[Entries with model source code]
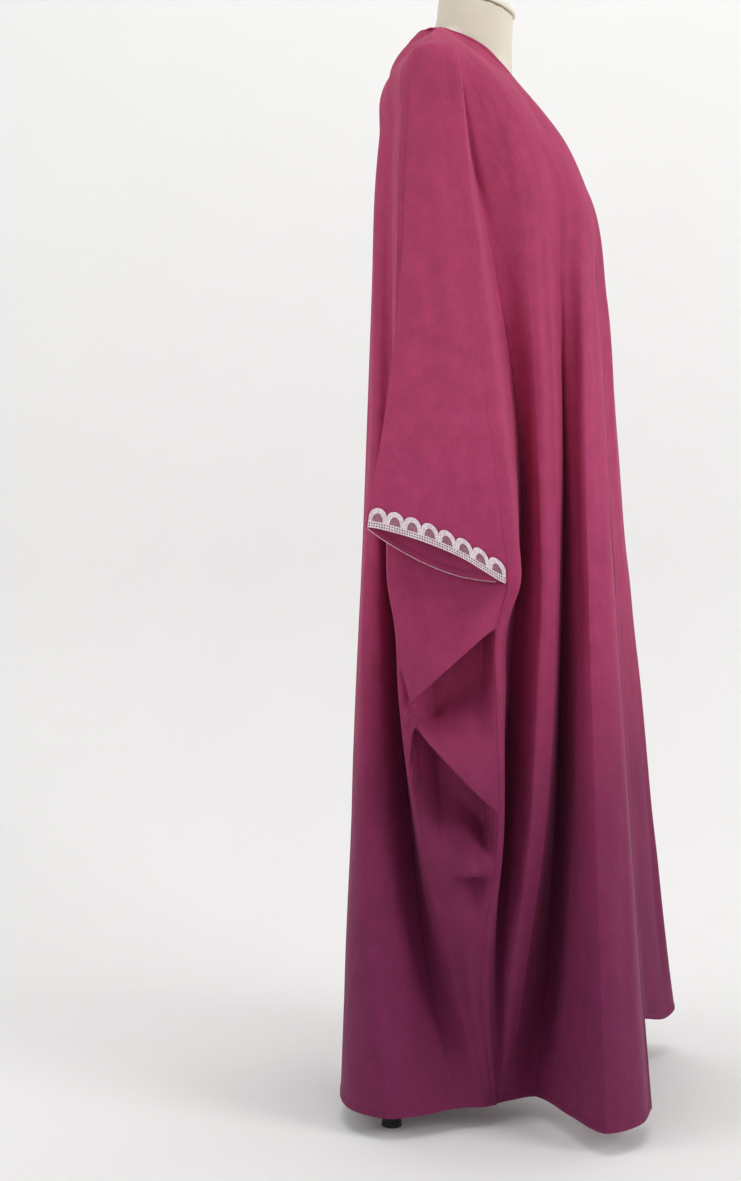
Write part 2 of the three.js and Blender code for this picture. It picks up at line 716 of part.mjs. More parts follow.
// Lace on the cuff. The strip follows the edge of the panel, LACE_GAP off its outer face.
function laceGeometry(half, part) {
  const slit = ROWS_HIGH.length;
  const fold = SEAM + SLEEVE;
  const columns = [];
  for (let k = 0; k <= SLEEVE; k += 1) columns.push(part === "front" ? SEAM + k : SEAM + 2 * SLEEVE - k);
  const edge = columns.map((c) => half.points[half.names[slit][c]]);
  const above = columns.map((c) => half.points[half.names[slit - 1][c]]);
  const normal = columns.map((c) => half.normals[half.names[slit][c]]);
  const normalAbove = columns.map((c) => half.normals[half.names[slit - 1][c]]);
  const lengths = [0];
  for (let i = 1; i < edge.length; i += 1) lengths.push(lengths[i - 1] + edge[i].distanceTo(edge[i - 1]));
  const total = lengths.at(-1);
  const from = total * LACE_START[part];
  const to = total * LACE_END;
  const pitch = (to - from) / LACE_SCALLOPS;
  const place = (s, t) => {
    const x = from + s * pitch;
    let i = 0;
    while (i < edge.length - 2 && x > lengths[i + 1]) i += 1;
    const w = (x - lengths[i]) / (lengths[i + 1] - lengths[i]);
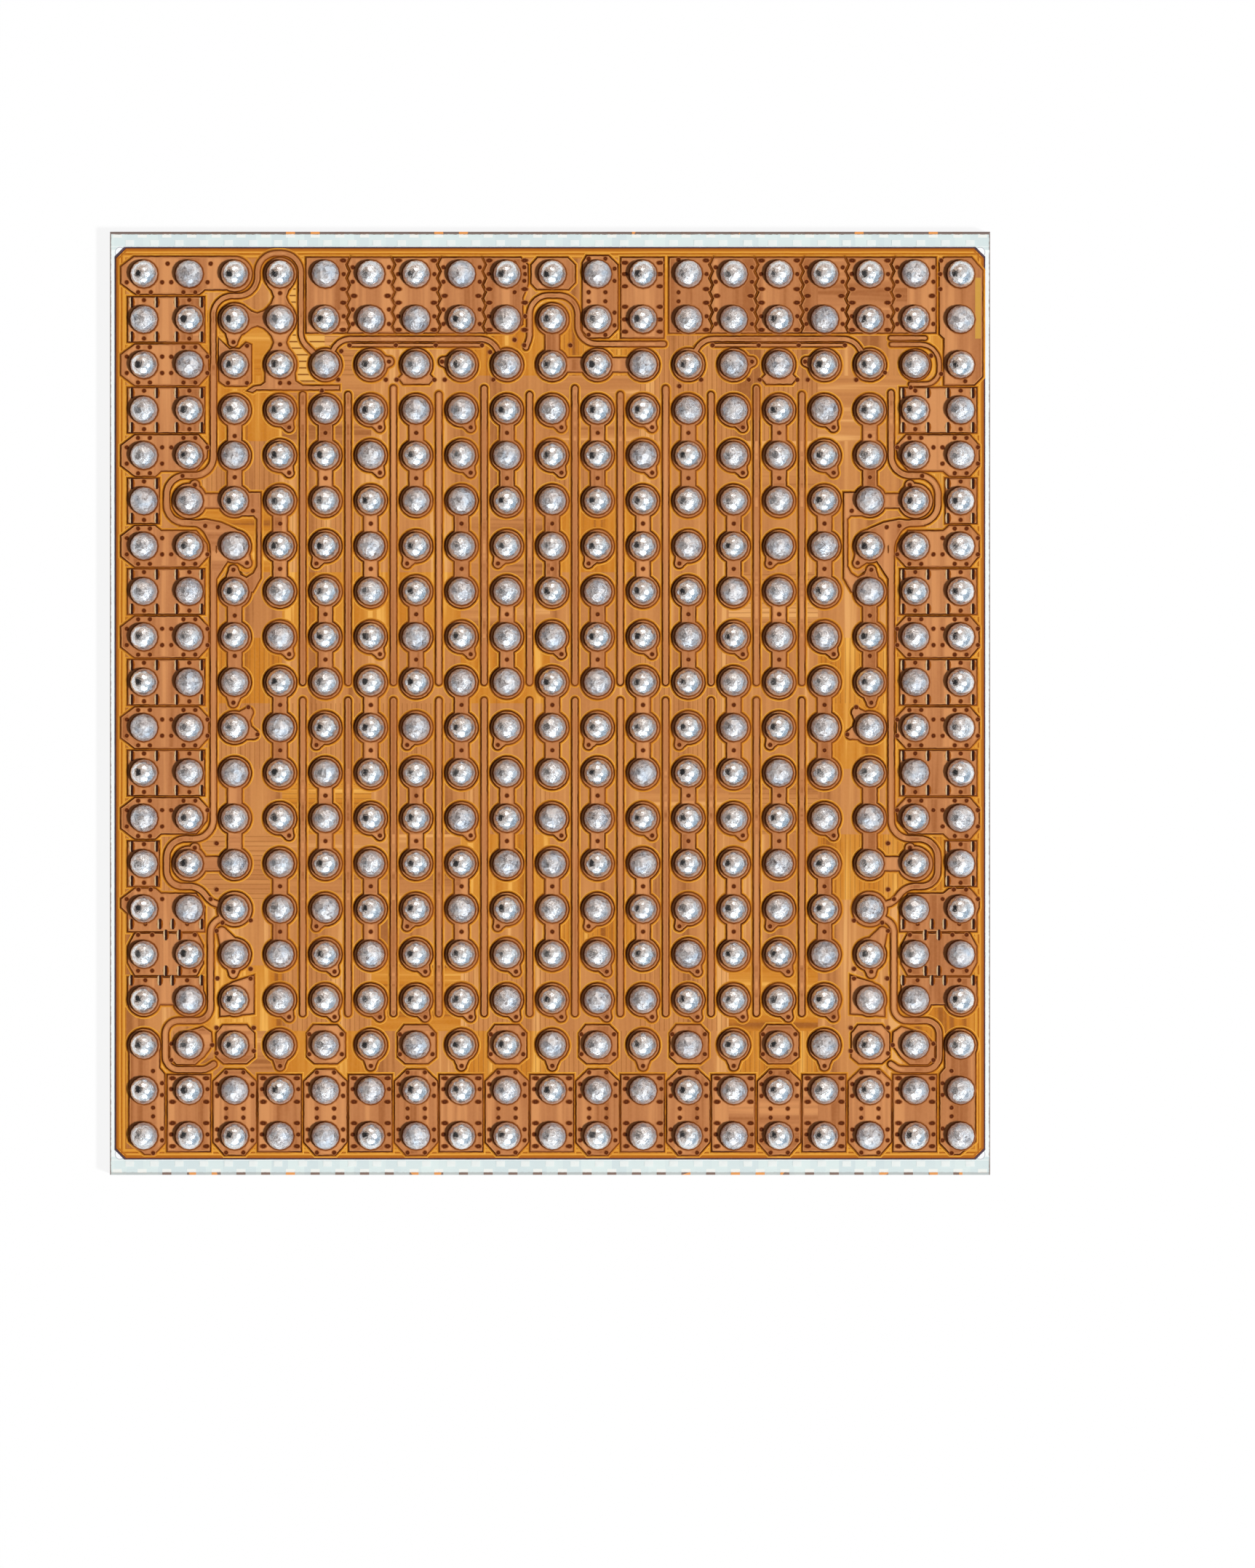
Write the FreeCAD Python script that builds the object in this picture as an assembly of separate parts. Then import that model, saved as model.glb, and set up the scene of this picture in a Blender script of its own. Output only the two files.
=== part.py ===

• _What the task asks_
Every line of the records above needs to be given again exactly.

• _Final result_
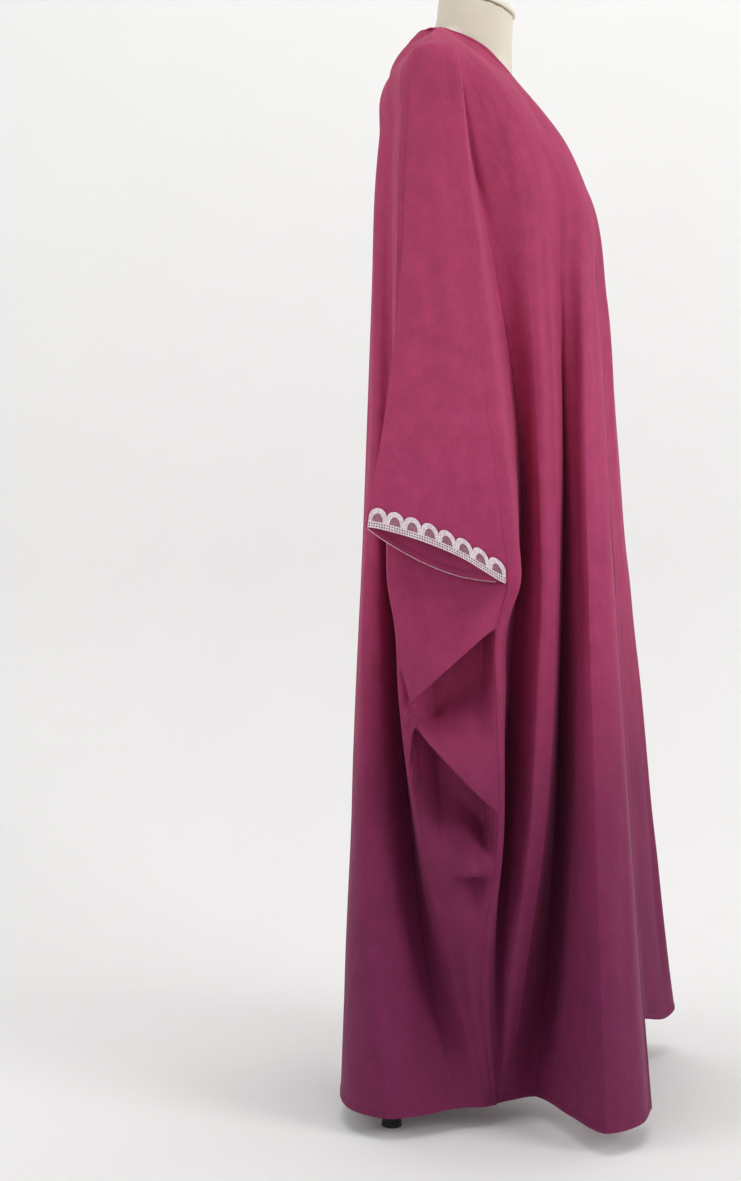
Write part 2 of the three.js and Blender code for this picture. It picks up at line 716 of part.mjs. More parts follow.
// Lace on the cuff. The strip follows the edge of the panel, LACE_GAP off its outer face.
function laceGeometry(half, part) {
  const slit = ROWS_HIGH.length;
  const fold = SEAM + SLEEVE;
  const columns = [];
  for (let k = 0; k <= SLEEVE; k += 1) columns.push(part === "front" ? SEAM + k : SEAM + 2 * SLEEVE - k);
  const edge = columns.map((c) => half.points[half.names[slit][c]]);
  const above = columns.map((c) => half.points[half.names[slit - 1][c]]);
  const normal = columns.map((c) => half.normals[half.names[slit][c]]);
  const normalAbove = columns.map((c) => half.normals[half.names[slit - 1][c]]);
  const lengths = [0];
  for (let i = 1; i < edge.length; i += 1) lengths.push(lengths[i - 1] + edge[i].distanceTo(edge[i - 1]));
  const total = lengths.at(-1);
  const from = total * LACE_START[part];
  const to = total * LACE_END;
  const pitch = (to - from) / LACE_SCALLOPS;
  const place = (s, t) => {
    const x = from + s * pitch;
    let i = 0;
    while (i < edge.length - 2 && x > lengths[i + 1]) i += 1;
    const w = (x - lengths[i]) / (lengths[i + 1] - lengths[i]);
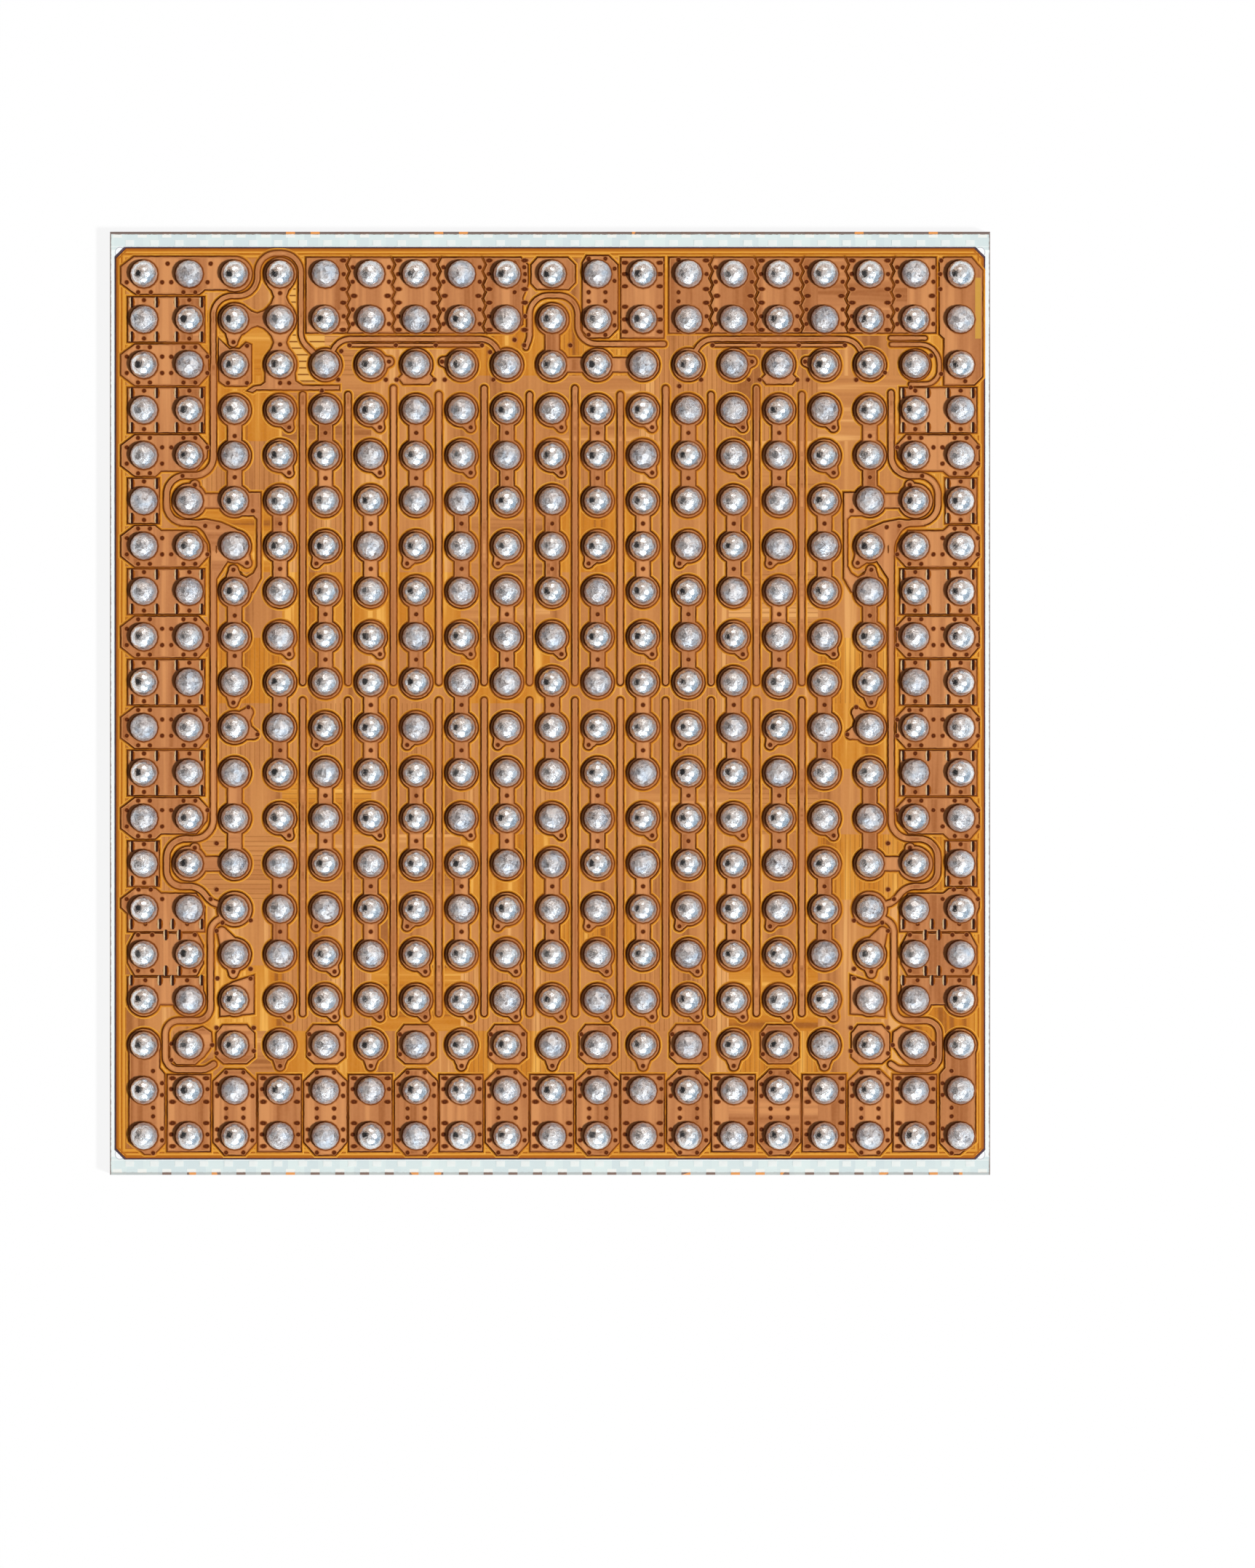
Write the FreeCAD Python script that builds the object in this picture as an assembly of separate parts. Then import that model, saved as model.glb, and set up the scene of this picture in a Blender script of its own. Output only the two files.
=== part.py ===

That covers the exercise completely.